IV. THE SUPREME COURT'S DECISION:

The US Supreme Court held that "the enforcement of Indiana's public indecency law to prevent totally nude dancing does not violate the First Amendment's guarantee of freedom of expression...

The law is clearly within the State's constitutional power. And it furthers a substantial governmental interest in protecting societal order and morality...

The States' traditional police power is defined as the authority to provide for the public health, safety, and morals, and such a basis for legislation has been upheld. This governmental interest is unrelated to the suppression of free expression, since public nudity is the evil the State seeks to prevent, whether or not it is combined with expressive activity.

... Finally, the incidental restriction on First Amendment freedom is no greater than is essential to the furtherance of the governmental interest.

Since the statutory prohibition is not a means to some greater end, but an end itself, it is without cavil that the statute is narrowly tailored."

The US Supreme Court reversed the US Court of Appeals for the Seventh Circuit judgment.

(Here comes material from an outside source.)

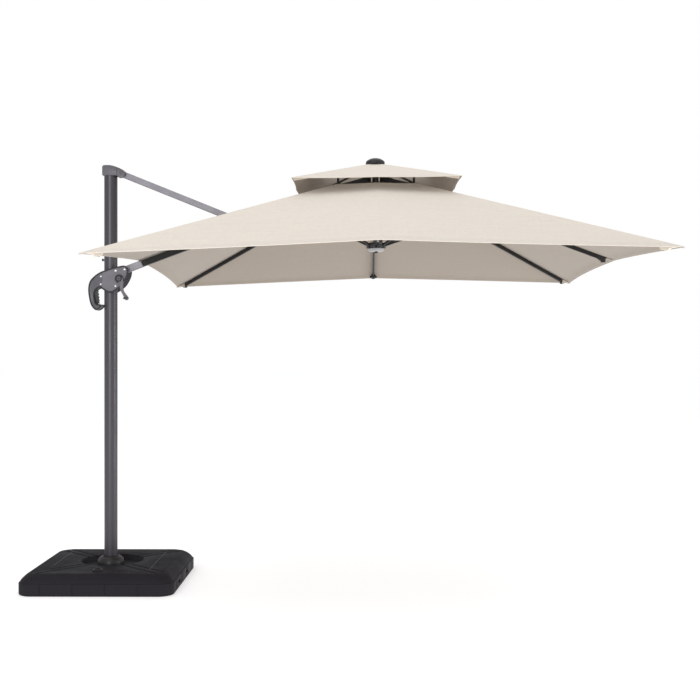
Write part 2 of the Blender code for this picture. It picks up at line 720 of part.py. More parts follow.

Justice Vote: 4 Pro vs. 5 Con
  • White, B. Pro (Wrote dissenting opinion)
  • Marshall, T. Pro (Joined dissenting opinion)
  • Blackmun, H. Pro (Joined dissenting opinion)
  • Stevens, J. Pro (Joined dissenting opinion)
  • Rehnquist, W. Con (Wrote majority opinion)
  • Scalia, A. Con (Wrote concurring opinion)
  • Souter, D. Con (Wrote concurring opinion)
  • O'Connor, S. Con (Joined majority opinion)
  • Kennedy, A. Con (Joined majority opinion)
V. A WIN OR LOSS FOR THE ACLU?

The ACLU, as amicus curiae, urged affirmance of the judgment of the United States Court of Appeals for the Seventh Circuit; the Supreme Court reversed in a 4-5 vote, giving the ACLU an apparent loss.